Can you share `loc.cpp`? How does  `.debug_loc: 1` help while `.debug_loc: -2` doesn't work?

>>>> I also don't want to add another option like `--gnu-ld-debug-reloc-semantics` or similar.
>>>>
>>>> If you meant a shortcut to
>>>>
>>>> - -z 'dead-reloc-in-nonalloc=.debug_loc=0xfffffffffffffffe'
>>>> - -z 'dead-reloc-in-nonalloc=.debug_ranges=0xfffffffffffffffe'
>>>> - -z 'dead-reloc-in-nonalloc=.debug_*=0xffffffffffffffff'
>>>>
>>>> I don't that is necessary either. That option will be our compatibility burden. If would cause pain when we want to remove it in LLD 12 or 13.
>>>
>>> If we continue to support a broader/more configurable flag, I'm not sure how much support burden having a narrower flag would cause.
>>>
>>> Actually having the broad flag is concerning to me because it increases the support burden and surface area fo the linker and potentially creates far more diverse DWARF environment than existed before this change (when you could only get one of two semantics - bfds or gold/llds) making interoperability between DWARF consumers more difficult.
>>
>> `-z dead-reloc-in-nonalloc=` is a more general option. As you see, its name does not even mention `debug` but the `.debug_*` use cases are just a subset. I have mentioned one use case for non-.debug* in D83264 <https://reviews.llvm.org/D83264>.
>
> It's a nice hypothetical, but doesn't seem to be a pressing need for anyone right now. In any case, I'd still prefer that DWARF users opt in to one of two well defined semantics here, not be left to customize the semantics on a per-section basis. Both for being able to opt-in to the new semantics to test them before they become the default, and to be able to opt-out after the default changes. Both of those operations need to be clearly accessible without increased chance of user error and avoiding the chance of wider proliferation of variants DWARF consumers would need to be aware of.
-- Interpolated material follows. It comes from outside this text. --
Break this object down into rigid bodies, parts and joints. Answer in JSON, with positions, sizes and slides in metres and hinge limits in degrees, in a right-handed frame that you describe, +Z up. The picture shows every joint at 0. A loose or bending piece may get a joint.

I actually don't find a pressing need for the option with `gnu-ld` or `bfd` in its name: it will likely never be adopted by GNU ld. GNU ld's behaviors can change, it may patch `.debug_loc` to use 1 or -2 if your example above is a problem. Are we naming the option `--gnu-ld-2.35-compatible-dead-reloc-in-debug`? Users may have to dig up these long discussion threads to figure out what GNU ld uses. I think it is also important to be specific in these cases, what tombstone values are used. The documentation just says what values are supported and others are not recommended. That is all. That is practically everything we can do. Beyond that is entirely user problems. Users can shoot themselves by specifying strange values to --image-base & `-z max-page-size=`. They are on their own when doing this.

>> I admit that I committed D83264 <https://reviews.llvm.org/D83264> a bit too quickly, because I was receiving pressure from @thakis who urgently needed the option. I would usually wait longer for @grimar and @psmisth to comment (@psmith had expressed ok in his first comment but @grimar hadn't) Hope they are still happy with the option)
>>
>> About more diverse DWARF environment: I think the documentation can be improved to mention that fiddling with this needs to be very careful.  The debug info is admittedly important, but the option doesn't contribute too much to the already very wide spectrum we have to support: many linker options can already affected the linked image in a complicate interaction users should be very careful: --dynamic-list --export-dynamic-symbol --no-dynamic-linker --sysroot --version-script --no-rosegment -z separate-code --image-base.
>
> Not sure I follow how these are related to making this issue more user-friendly (& more importantly, more ecosystem friendly - avoiding proliferation of variants seems important as we're trying to get back from 2 variants with different tradeoffs and adding a 3rd with the hopes we'll all converge on one eventually, but adding the quite accessible possibility of many more seems counter to that goal).